My husband lost his job last week. The good news is we’re completely debt-free, and we have a six-month emergency fund saved up. I work part-time, since we have young children, and I’ve been bringing home about $800 a month. Should we cut our budget down to bare bones now, or do you think we could continue living as usual for the time being since we have so much money saved?


Dear Jayme,

I’m sorry to hear about your husband losing his job. At the same time, I’m really proud of you two for saving and preparing yourselves financially for this kind of scenario. Eight hundred dollars a month isn’t bad for a part-time job, but it’s not nearly enough to run a household—even one that’s debt-free—when there are kids in the picture.

You should already be living on a little as possible in order to make the money in your emergency fund last as long as it can. It’s beans and rice time in your house. That means no restaurants, no vacations, and no movies. In other words, no spending on anything but bare necessities until your husband finds another good job, and you guys are back on your financial feet again. Right now, your priorities are keeping the lights on, the water running, and making sure there’s food in the pantry.

This is a textbook definition of an emergency, Jayme. Use your emergency fund. It’s there for times just like these. But be wise, and spend as little as humanly possible.
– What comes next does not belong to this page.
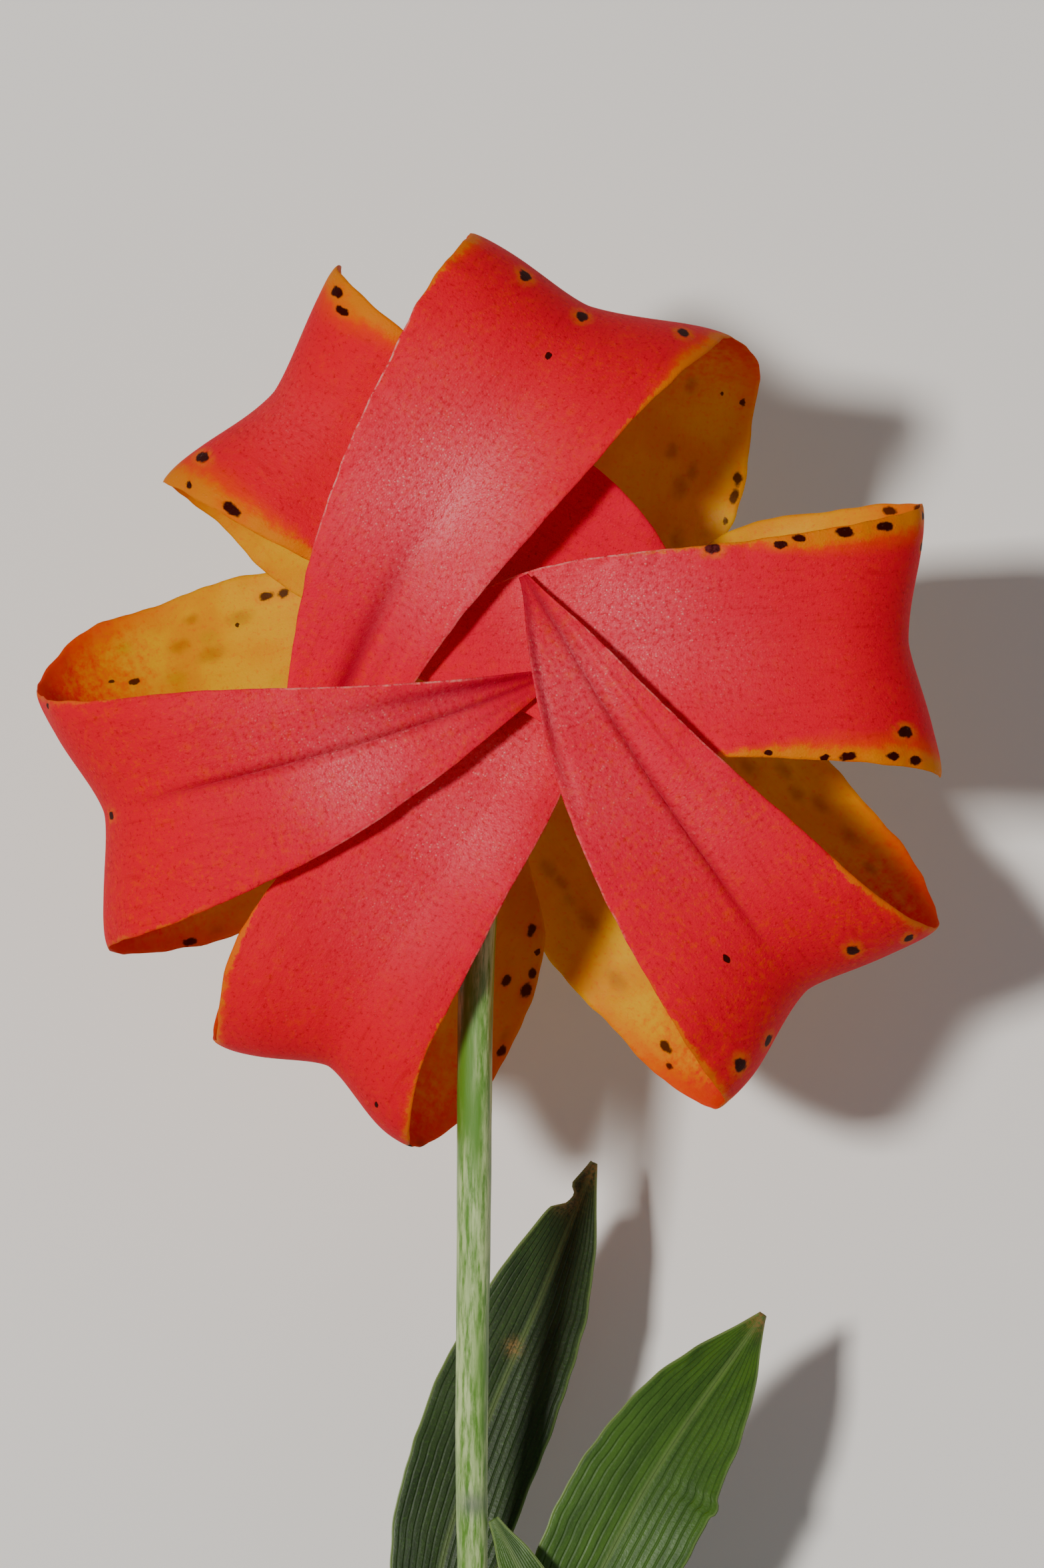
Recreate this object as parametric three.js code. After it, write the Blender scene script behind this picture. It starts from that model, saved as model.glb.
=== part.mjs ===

God bless you all!


Dear Dave,

I have about $12,000 in company stock. Could I use this as my emergency fund?


Dear Jeff,

If you want to call that $12,000 an emergency fund, that’s okay. But if that’s the case, I’d strongly advise cashing out the stock and putting the money in a good, easily accessible money market account—one with check-writing privileges. Stocks are long-term investments. The only purpose of an emergency fund is to have cash on hand immediately in the event of an emergency.

Specifically, an emergency fund is there to cover the unexpected expenses life throws at you from time to time. It’s not an investment, and it’s not designed to replace income. That’s why I believe it’s essential to keep your emergency fund liquid and easy to reach!